Conservatism: (n.) love of the existing evils. Liberalism: (n.) desire to substitute new evils for the existing ones.
Even if that's true there are a lot of exploits out there that can't deliver more than a few bytes of machine code.
You can't exploit stuff with less than say 100 bytes of code if you don't even have the offsets for functions that you need to call. You can with less than 30 bytes if You do(eg, socket, fork, some io).
It's not just a tick in the box.
Moderating "-1, Disagree" is simple censorship. Have the guts to post your opinion. -- Spazmania (174582)
I'd like to see it make it to PC-BSD. 11 maybe?
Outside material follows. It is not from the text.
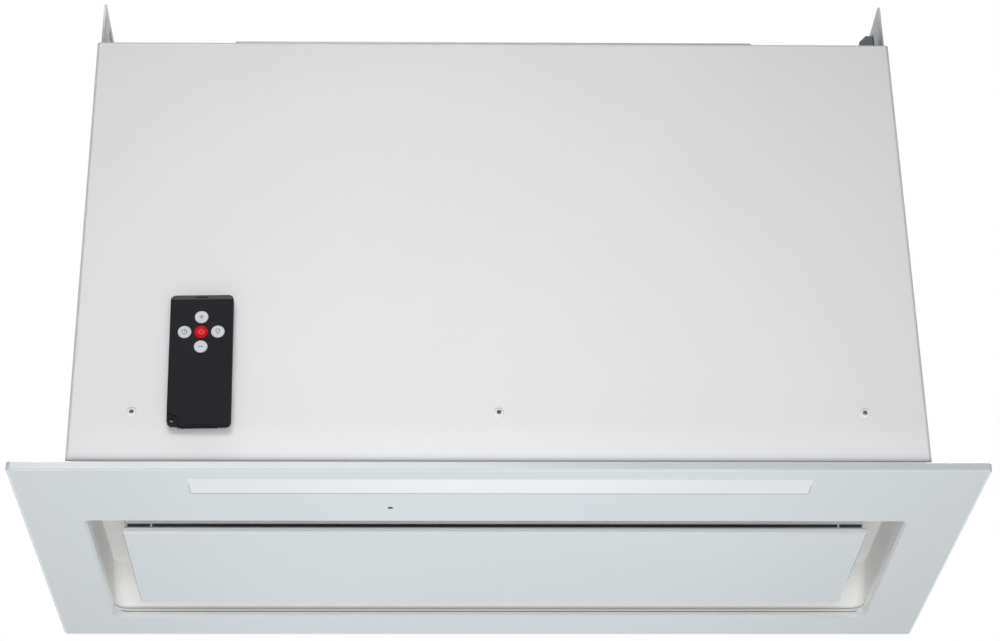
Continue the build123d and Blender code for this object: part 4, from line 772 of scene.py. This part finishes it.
class HOOD_OT_body(bpy.types.Operator):
    """Folded body, intake tray, rear and top sheets, ears and plates"""

    bl_idname = "hood.body"
    bl_label = "Body"

    def execute(self, context):
        settings = context.scene.hood_finish
        coat = powder_coat("body_powder_coat", settings.steel_white, BODY_LOW.z, BODY_HIGH.z)
        tray = powder_coat("tray_powder_coat", settings.tray_white)
        zinc = galvanised("zinc_sheet", settings.zinc)
        bright = galvanised("zinc_bracket", toned(settings.zinc, 1.06), 160)
        dress("body_wrap", coat)
        for node in ("base_frame", "intake_tray", "catch_brackets", "panel_backing"):
            dress(node, tray)
        for node in ("rear_panel", "top_panel", "control_box", "control_lid"):
            dress(node, zinc)
        for node in ("hinge_arms", "hinge_brackets", "motor_bracket"):
            dress(node, bright)
        for side in ("left", "right"):
            plate = hanging_plate(f"{side}_ear_zinc", toned(settings.zinc, 0.72), f"{side}_ear",
                                  BODY_HIGH.z)
            softened(f"{side}_ear", 0.00012, "hood", "bare_steel", plate, 1)
        dark_zinc = galvanised("motor_plate_zinc", toned(settings.zinc, 0.50), 60)
        softened("motor_plate", 0.0002, "hood", "bare_steel", dark_zinc, 1)
        plated = plain_metal("zinc_plate", (0.66, 0.67, 0.69), 0.28)
        for node in ("ear_rivets", "hinge_pins", "catch_magnets", "scroll_screws", "motor_shaft", "flap_pin",
                     "plate_screws", "control_screws"):
            dress(node, plated)
        dress("coin_cell", plain_metal("cell_steel", (0.70, 0.70, 0.70), 0.2, 1500))
        return {"FINISHED"}


class HOOD_OT_screws(bpy.types.Operator):
    """Pan-head screws with a cross recess round the foot of the body"""

    bl_idname = "hood.screws"
    bl_label = "Shell screws"

    def execute(self, context):
        sizes = context.scene.hood_detail
        radius, height, arm = sizes.screw_head, sizes.screw_height, sizes.recess_width
        deselect()
        bpy.ops.mesh.primitive_cylinder_add(vertices=40, radius=radius, depth=height, location=(0, 0, height / 2))
        head = context.object
        bpy.ops.object.mode_set(mode="EDIT")
        mark(head, lambda middle, normal: normal.z > 0.9)
        bpy.ops.mesh.bevel(offset=radius * 0.42, segments=6, profile=0.62)
        mark(head, lambda middle, normal: normal.z < -0.9)
        bpy.ops.mesh.inset(thickness=radius - SHANK_RADIUS, depth=0)
        bpy.ops.mesh.extrude_region_move(TRANSFORM_OT_translate={"value": (0, 0, -SHANK_LENGTH)})
        bpy.ops.object.mode_set(mode="OBJECT")
        blades = []
        for turn in (0, math.pi / 2):
            bpy.ops.mesh.primitive_cube_add(size=1, location=(0, 0, height * 0.55))
            blade = context.object
            blade.scale = (radius * 0.84, arm, height * 1.3)
            blade.rotation_euler.z = turn
            bpy.ops.object.transform_apply(location=True, rotation=True, scale=True)
            blades.append(blade)
        for blade in blades:
            apply_modifier(head, "BOOLEAN", operation="DIFFERENCE", object=blade, solver="EXACT")
        discard(*blades)
        pick(head)
        bpy.ops.object.shade_smooth_by_angle(angle=math.radians(30))
        row = middle_of("shell_screws").z
        places = []
        for x in (-sizes.screw_pitch, 0, sizes.screw_pitch):
            places.append(((x, BODY_LOW.y, row), (0, -1, 0)))
            places.append(((x, BODY_HIGH.y, row), (0, 1, 0)))
        for y in (-sizes.side_pitch, sizes.side_pitch):
            places.append(((BODY_LOW.x, y, row), (-1, 0, 0)))
            places.append(((BODY_HIGH.x, y, row), (1, 0, 0)))
        copies = []
        for index, (place, away) in enumerate(places):
            turn = Vector(away).to_track_quat("Z", "Y").to_matrix().to_4x4()
            spin = Matrix.Rotation(math.radians(17 + 53 * index), 4, "Z")
            copies.append(copy_of(head, Matrix.Translation(place) @ turn @ spin))
        discard(head)
        heads = join(copies)
        white = painted_heads("painted_screws", context.scene.hood_finish.steel_white, sizes, row)
        carry(heads, "shell_screw_heads", "hood", "plated_steel", white, ("shell_screws",))
        return {"FINISHED"}


class HOOD_OT_handset(bpy.types.Operator):
    """Handset case with soft edges, its keys and the generic signs on them"""

    bl_idname = "hood.handset"
    bl_label = "Handset"

    def execute(self, context):
        settings, sizes = context.scene.hood_finish, context.scene.hood_detail
        case = handset_case("handset_case", settings.handset_black, handset_place())
        grey = moulded("key_plastic", settings.key_grey, 0.34, 2600, 0.000005)
        red = moulded("power_key_plastic", settings.key_red, 0.40, 2600, 0.000005, specular=0.04)
        softened("handset_face", sizes.soft_edge, "handset", "handset_black", case, 3)
        softened("handset_shell", sizes.soft_edge * 0.6, "handset", "handset_black", case, 2)
        dress("battery_tray", case)
        board = circuit_board("green_board")
        for node in ("handset_board", "control_board", "led_board", "ir_receiver"):
            dress(node, board)
        for name in ("plus", "minus", "timer", "light"):
            dress(f"key_{name}", grey)
        dress("key_power", red)
        ink = moulded("sign_ink", (0.10, 0.11, 0.14), 0.5)
        pale = moulded("power_sign_ink", (0.84, 0.13, 0.10), 0.5, specular=0.2)
        base = handset_matrix()
        pitch = (middle_of("key_plus") - middle_of("key_power")).length
        signs = {
            "plus": ((0, pitch), self.plus, ink),
            "minus": ((0, -pitch), self.minus, ink),
            "timer": ((-pitch, 0), self.timer, ink),
            "light": ((pitch, 0), self.bulb, ink),
            "power": ((0, 0), self.power, pale),
        }
        for name, ((x, y), build, material) in signs.items():
            pieces = build(context, sizes.sign_line)
            for piece in pieces:
                piece.matrix_world = base @ Matrix.Translation((x, y, 0)) @ piece.matrix_world
                pick(piece)
                bpy.ops.object.transform_apply(location=True, rotation=True, scale=True)
            sign = join(pieces)
            carry(sign, f"sign_{name}", f"{name}_key", "key_red" if name == "power" else "key_grey", material)
        return {"FINISHED"}

    @staticmethod
    def bar(context, x, y, width, height):
        """A flat stroke with its upper edges rounded."""
        bpy.ops.mesh.primitive_cube_add(size=1, location=(x, y, INK_LIFT))
        piece = context.object
        piece.scale = (width, height, INK_THICKNESS)
        bpy.ops.object.transform_apply(location=True, rotation=True, scale=True)
        bpy.ops.object.mode_set(mode="EDIT")
        mark(piece, lambda middle, normal: normal.z > 0.9)
        bpy.ops.mesh.bevel(offset=0.00003, segments=2)
        bpy.ops.object.mode_set(mode="OBJECT")
        return piece

    @staticmethod
    def ring(context, x, y, radius, line, gap=0.0, start=90.0):
        """A flat ring, open by gap degrees about the start angle."""
        bpy.ops.mesh.primitive_cylinder_add(vertices=48, radius=radius + line / 2, depth=INK_THICKNESS,
                                            location=(0, 0, INK_LIFT), end_fill_type="NGON")
        piece = context.object
        bpy.ops.object.transform_apply(location=True, rotation=True, scale=True)
        bpy.ops.object.mode_set(mode="EDIT")
        mark(piece, lambda middle, normal: abs(normal.z) > 0.9)
        bpy.ops.mesh.inset(thickness=line, depth=0)
        bpy.ops.mesh.bridge_edge_loops()
        bpy.ops.object.mode_set(mode="OBJECT")
        if gap:
            bpy.ops.object.mode_set(mode="EDIT")
            limit = math.radians(gap / 2)

            def in_gap(middle, _):
                angle = math.atan2(middle.y, middle.x) - math.radians(start)
                angle = (angle + math.pi) % (2 * math.pi) - math.pi
                return abs(angle) < limit

            mark(piece, in_gap)
            bpy.ops.mesh.delete(type="FACE")
            bpy.ops.mesh.select_mode(type="EDGE")
            bpy.ops.mesh.select_all(action="DESELECT")
            bpy.ops.mesh.select_non_manifold()
            bpy.ops.mesh.edge_face_add()
            bpy.ops.mesh.select_all(action="SELECT")
            bpy.ops.mesh.normals_make_consistent(inside=False)
            bpy.ops.object.mode_set(mode="OBJECT")
        piece.location = (x, y, 0)
        bpy.ops.object.transform_apply(location=True, rotation=True, scale=True)
        return piece

    def plus(self, context, line):
        return [self.bar(context, 0, 0, 0.0028, line), self.bar(context, 0, 0, line, 0.0028)]

    def minus(self, context, line):
        return [self.bar(context, 0, 0, 0.0028, line)]

    def power(self, context, line):
        return [self.ring(context, 0, -0.0001, 0.0015, line, 70), self.bar(context, 0, 0.0010, line, 0.0020)]

    def timer(self, context, line):
        return [self.ring(context, 0, 0, 0.0016, line * 0.8), self.bar(context, 0, 0.0005, line * 0.7, 0.0011),
                self.bar(context, 0.0004, 0, 0.0009, line * 0.7)]

    def bulb(self, context, line):
        return [self.ring(context, 0, 0.0005, 0.0012, line * 0.8, 50, 270),
                self.bar(context, 0, -0.0010, 0.0011, line * 0.7), self.bar(context, 0, -0.0016, 0.0008, line * 0.7)]


class HOOD_OT_filters(bpy.types.Operator):
    """Layers of expanded aluminium in both grease filters"""

    bl_idname = "hood.filters"
    bl_label = "Grease filters"

    def execute(self, context):
        settings, sizes = context.scene.hood_finish, context.scene.hood_detail
        rim = galvanised("filter_rim", settings.aluminium, 400, brushed=True)
        strands = plain_metal("filter_strands", settings.aluminium, 0.32)
        for side in ("left", "right"):
            dress(f"{side}_filter_frame", rim)
            low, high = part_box(f"{side}_filter_mesh")
            layers = []
            for index, share in enumerate((0.14, 0.5, 0.86)):
                layers.append(self.layer(context, low, high, share, index, sizes.strand))
            pack = join(layers)
            carry(pack, f"{side}_filter_layers", f"{side}_filter", "filter_aluminium", strands,
                  (f"{side}_filter_mesh",))
        return {"FINISHED"}

    @staticmethod
    def layer(context, low, high, share, index, strand):
        """One sheet of slits pulled open into diamonds."""
        wide, deep = high.x - low.x, high.y - low.y
        columns, rows = 30 - index, 22
        deselect()
        bpy.ops.mesh.primitive_grid_add(x_subdivisions=columns, y_subdivisions=rows, size=1,
                                        location=((low.x + high.x) / 2, (low.y + high.y) / 2,
                                                  low.z + share * (high.z - low.z)))
        sheet = context.object
        sheet.scale = (wide - strand, deep - strand, 1)
        bpy.ops.object.transform_apply(location=False, rotation=True, scale=True)
        bpy.ops.object.mode_set(mode="EDIT")
        bpy.ops.mesh.select_mode(type="FACE")
        bpy.ops.mesh.select_all(action="SELECT")
        bpy.ops.mesh.poke()
        mark(sheet, lambda middle, along: (abs(along.x) > 0.99 or abs(along.y) > 0.99)
             and abs(middle.x) < wide / 2 - strand and abs(middle.y) < deep / 2 - strand, "edges")
        bpy.ops.mesh.dissolve_edges(use_verts=False)
        bpy.ops.object.mode_set(mode="OBJECT")
        apply_modifier(sheet, "WIREFRAME", thickness=strand, use_replace=True, use_even_offset=True,
                       use_boundary=True)
        return sheet


class HOOD_OT_inside(bpy.types.Operator):
    """Blower, outlet, flaps, electrical pieces and the cord bushing"""

    bl_idname = "hood.inside"
    bl_label = "Inside and outlet"

    def execute(self, context):
        settings, sizes = context.scene.hood_finish, context.scene.hood_detail
        dark = moulded("dark_moulding", settings.dark_moulding, 0.5, 1100, 0.00004, worn=0.1)
        for node in ("scroll_left", "scroll_right", "impeller", "outlet_collar"):
            dress(node, dark)
        softened("cord_bushing", sizes.soft_edge, "hood", "dark_plastic",
                 cable_clamp("bushing_plastic", (0.085, 0.105, 0.115), "cord_bushing"), 2)
        sheet = plain_metal("flap_aluminium", settings.aluminium, 0.34, 500)
        for node in ("front_flap", "rear_flap", "led_channel", "capacitor"):
            dress(node, sheet)
        dress("fan_motor", galvanised("motor_can", toned(settings.zinc, 0.9), 300))
        dress("led_driver", moulded("driver_case", (0.72, 0.72, 0.70), 0.5))
        return {"FINISHED"}


# ------------------------------------------------------------------ panel and registration

STEPS = (HOOD_OT_stage, HOOD_OT_glass, HOOD_OT_body, HOOD_OT_screws, HOOD_OT_handset, HOOD_OT_filters,
         HOOD_OT_inside)


class HOOD_PT_sidebar(bpy.types.Panel):
    """Lists the hood's settings and the steps that dress it"""

    bl_idname = "HOOD_PT_sidebar"
    bl_label = "Range hood"
    bl_space_type = "VIEW_3D"
    bl_region_type = "UI"
    bl_category = "Range hood"

    def draw(self, context):
        for group in (context.scene.hood_finish, context.scene.hood_detail):
            column = self.layout.column(align=True)
            for name in group.__annotations__:
                column.prop(group, name)
        for step in STEPS:
            self.layout.operator(step.bl_idname)


CLASSES = (HoodFinishSettings, HoodDetailSettings, *STEPS, HOOD_PT_sidebar)


def register():
    for item in CLASSES:
        bpy.utils.register_class(item)
    bpy.types.Scene.hood_finish = bpy.props.PointerProperty(type=HoodFinishSettings)
    bpy.types.Scene.hood_detail = bpy.props.PointerProperty(type=HoodDetailSettings)


def unregister():
    del bpy.types.Scene.hood_detail
    del bpy.types.Scene.hood_finish
    for item in reversed(CLASSES):
        bpy.utils.unregister_class(item)


def main():
    register()
    for step in STEPS:
        group, name = step.bl_idname.split(".")
        getattr(getattr(bpy.ops, group), name)()


if __name__ == "__main__":
    main()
If you can read the address space you can defeat ASLR
Ohh, you mean segfault when you read unallocated memory? Even if you could, are you planning to read all 8,589,934,592GiB of the address space? with O(n) scaling, assuming a crazy low 1 clock cycle per address, it would take you about 35 years to scan the entire 2^63 user virtual address space at 4ghz.
I am not saying ASLR is perfect, I'm just saying it's not nearly as simple as you make it out to be.
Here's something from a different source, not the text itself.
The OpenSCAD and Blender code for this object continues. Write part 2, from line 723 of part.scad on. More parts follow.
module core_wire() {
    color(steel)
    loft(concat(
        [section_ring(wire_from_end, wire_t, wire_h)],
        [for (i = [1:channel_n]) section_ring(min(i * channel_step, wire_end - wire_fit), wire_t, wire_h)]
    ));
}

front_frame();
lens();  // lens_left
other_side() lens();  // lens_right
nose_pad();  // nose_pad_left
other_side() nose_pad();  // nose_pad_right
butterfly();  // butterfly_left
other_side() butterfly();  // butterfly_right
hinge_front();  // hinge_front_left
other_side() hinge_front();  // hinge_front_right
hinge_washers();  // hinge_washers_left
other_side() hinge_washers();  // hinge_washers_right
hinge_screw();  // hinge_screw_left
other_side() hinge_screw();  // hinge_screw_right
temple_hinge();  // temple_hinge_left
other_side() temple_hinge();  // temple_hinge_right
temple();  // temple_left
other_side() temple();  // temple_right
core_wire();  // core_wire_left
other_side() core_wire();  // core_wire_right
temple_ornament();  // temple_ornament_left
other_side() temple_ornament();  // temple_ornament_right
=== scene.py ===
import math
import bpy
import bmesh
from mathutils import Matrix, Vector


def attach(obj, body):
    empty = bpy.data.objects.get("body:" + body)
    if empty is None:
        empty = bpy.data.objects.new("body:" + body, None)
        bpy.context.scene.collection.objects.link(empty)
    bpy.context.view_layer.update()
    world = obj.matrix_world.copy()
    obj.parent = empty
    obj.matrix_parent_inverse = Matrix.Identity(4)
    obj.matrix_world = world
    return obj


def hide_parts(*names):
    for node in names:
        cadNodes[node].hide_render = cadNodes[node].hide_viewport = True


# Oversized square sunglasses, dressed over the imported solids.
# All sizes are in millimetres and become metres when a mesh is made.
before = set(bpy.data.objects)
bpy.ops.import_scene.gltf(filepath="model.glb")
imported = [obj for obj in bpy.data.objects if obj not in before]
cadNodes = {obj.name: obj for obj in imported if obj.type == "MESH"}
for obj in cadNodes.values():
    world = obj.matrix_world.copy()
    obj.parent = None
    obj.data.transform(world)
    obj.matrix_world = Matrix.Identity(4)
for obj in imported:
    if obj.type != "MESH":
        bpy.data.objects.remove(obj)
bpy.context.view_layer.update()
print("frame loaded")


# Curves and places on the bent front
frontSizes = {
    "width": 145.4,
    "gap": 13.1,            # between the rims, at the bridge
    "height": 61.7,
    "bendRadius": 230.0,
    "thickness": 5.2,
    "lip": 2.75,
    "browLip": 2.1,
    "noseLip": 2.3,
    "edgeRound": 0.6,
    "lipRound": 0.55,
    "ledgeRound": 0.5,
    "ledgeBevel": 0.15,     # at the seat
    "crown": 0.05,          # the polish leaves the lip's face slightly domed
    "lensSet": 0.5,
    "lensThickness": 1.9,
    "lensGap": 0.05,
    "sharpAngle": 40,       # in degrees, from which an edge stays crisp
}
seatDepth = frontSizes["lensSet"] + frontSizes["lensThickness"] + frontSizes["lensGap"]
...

PC-BSD is just a thin wrapper of scripts, wizards, and some decent tools over FreeBSD. You can upgrade and downgrade to/from PC-BSD/FreeBSD.
PC-BSD occasionally picks some patches to apply on top of a stock FreeBSD, but they try to keep it fairly small. I suspect that they're unlikely to pick up these for several reasons. First, there are still some random segfaults in applications caused by these patches that are not yet diagnosed. Second, the HardenedBSD team doesn't have a great track record for security, for example merging some insecure random number generator patches that were under review for FreeBSD and rejected over security issues and shipping them in production. Third, since the Blind ROP work from Stanford, ASLR is largely discredited as a security feature - it's a nice checkbox feature, but it doesn't really buy you much against a determined attacker. Fourth, the last iteration of the patches still had some very odd decisions about the interfaces for turning ASLR on and off (they also had a number of lock-order reversals, which are hopefully fixed in the latest version).
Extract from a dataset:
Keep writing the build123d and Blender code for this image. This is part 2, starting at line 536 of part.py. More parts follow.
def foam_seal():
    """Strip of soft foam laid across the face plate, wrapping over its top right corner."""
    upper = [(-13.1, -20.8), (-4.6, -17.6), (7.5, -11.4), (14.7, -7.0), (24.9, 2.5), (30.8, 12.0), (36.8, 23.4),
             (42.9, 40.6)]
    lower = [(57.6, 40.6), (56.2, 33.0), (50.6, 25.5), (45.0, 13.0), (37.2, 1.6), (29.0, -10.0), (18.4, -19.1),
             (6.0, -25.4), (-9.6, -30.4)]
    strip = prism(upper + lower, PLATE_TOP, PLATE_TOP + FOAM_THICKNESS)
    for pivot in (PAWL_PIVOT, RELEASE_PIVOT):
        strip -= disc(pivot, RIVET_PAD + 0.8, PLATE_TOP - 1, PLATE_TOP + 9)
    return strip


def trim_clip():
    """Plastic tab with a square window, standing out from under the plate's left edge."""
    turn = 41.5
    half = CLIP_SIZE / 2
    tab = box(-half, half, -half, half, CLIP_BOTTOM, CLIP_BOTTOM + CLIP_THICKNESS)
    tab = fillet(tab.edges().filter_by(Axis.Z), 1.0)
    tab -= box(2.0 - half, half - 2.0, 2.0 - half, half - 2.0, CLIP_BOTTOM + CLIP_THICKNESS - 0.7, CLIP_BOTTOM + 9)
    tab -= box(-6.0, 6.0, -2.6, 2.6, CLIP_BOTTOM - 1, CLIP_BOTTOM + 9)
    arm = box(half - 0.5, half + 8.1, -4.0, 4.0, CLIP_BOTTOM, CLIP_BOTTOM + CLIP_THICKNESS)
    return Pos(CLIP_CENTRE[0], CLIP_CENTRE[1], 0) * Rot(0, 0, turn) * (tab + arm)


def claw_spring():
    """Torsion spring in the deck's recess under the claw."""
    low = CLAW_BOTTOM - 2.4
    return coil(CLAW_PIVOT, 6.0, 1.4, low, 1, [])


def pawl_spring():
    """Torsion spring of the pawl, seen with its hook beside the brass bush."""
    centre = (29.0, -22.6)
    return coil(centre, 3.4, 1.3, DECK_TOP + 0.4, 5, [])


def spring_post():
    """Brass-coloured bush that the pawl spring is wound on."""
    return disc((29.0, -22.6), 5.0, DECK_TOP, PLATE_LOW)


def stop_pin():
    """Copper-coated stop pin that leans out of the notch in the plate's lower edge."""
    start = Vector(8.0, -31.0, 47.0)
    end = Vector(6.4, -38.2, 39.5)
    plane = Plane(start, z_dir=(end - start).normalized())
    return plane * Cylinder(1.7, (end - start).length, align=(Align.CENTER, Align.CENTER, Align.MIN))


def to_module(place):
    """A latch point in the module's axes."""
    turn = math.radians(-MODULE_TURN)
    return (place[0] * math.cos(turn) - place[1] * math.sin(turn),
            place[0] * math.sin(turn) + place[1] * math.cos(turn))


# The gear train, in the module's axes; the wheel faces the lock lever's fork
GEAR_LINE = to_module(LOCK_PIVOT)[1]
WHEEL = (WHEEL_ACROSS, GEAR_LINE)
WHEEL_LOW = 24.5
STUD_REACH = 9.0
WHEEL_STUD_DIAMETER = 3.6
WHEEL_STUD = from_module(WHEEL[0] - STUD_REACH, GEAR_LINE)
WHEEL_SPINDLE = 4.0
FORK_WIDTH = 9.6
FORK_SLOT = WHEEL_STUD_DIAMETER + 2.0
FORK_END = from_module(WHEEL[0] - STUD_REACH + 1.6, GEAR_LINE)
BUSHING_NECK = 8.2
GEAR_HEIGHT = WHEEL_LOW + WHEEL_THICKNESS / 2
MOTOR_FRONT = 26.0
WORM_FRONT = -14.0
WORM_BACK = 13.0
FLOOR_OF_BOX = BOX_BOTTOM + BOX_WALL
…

I am TheRaven on Soylent News
Read this paper if you want to know how easy it is.
I am TheRaven on Soylent News
From the documentation in the handbooks, I'm left w/ the impression that PC-BSD is what you get the moment you want X11 on top of FreeBSD. Or is there more to it than that?
mine stays logged in, no need to keep logging in. i think you don't want your opinions tracked. if you registered, logged in and posted (umlimited posts) we'd know if you are a troll or not.
"The hands that help are better far than lips that pray." - Robert Ingersoll (1833-1899)
BROP doesn't work against a proper ASLR implementation
Define 'proper'. Re-randomisation after every fork()? Good luck with that. PLTs at random offsets? Sure, if you're willing to pay the overhead of not being able to share any position-independent code between processes.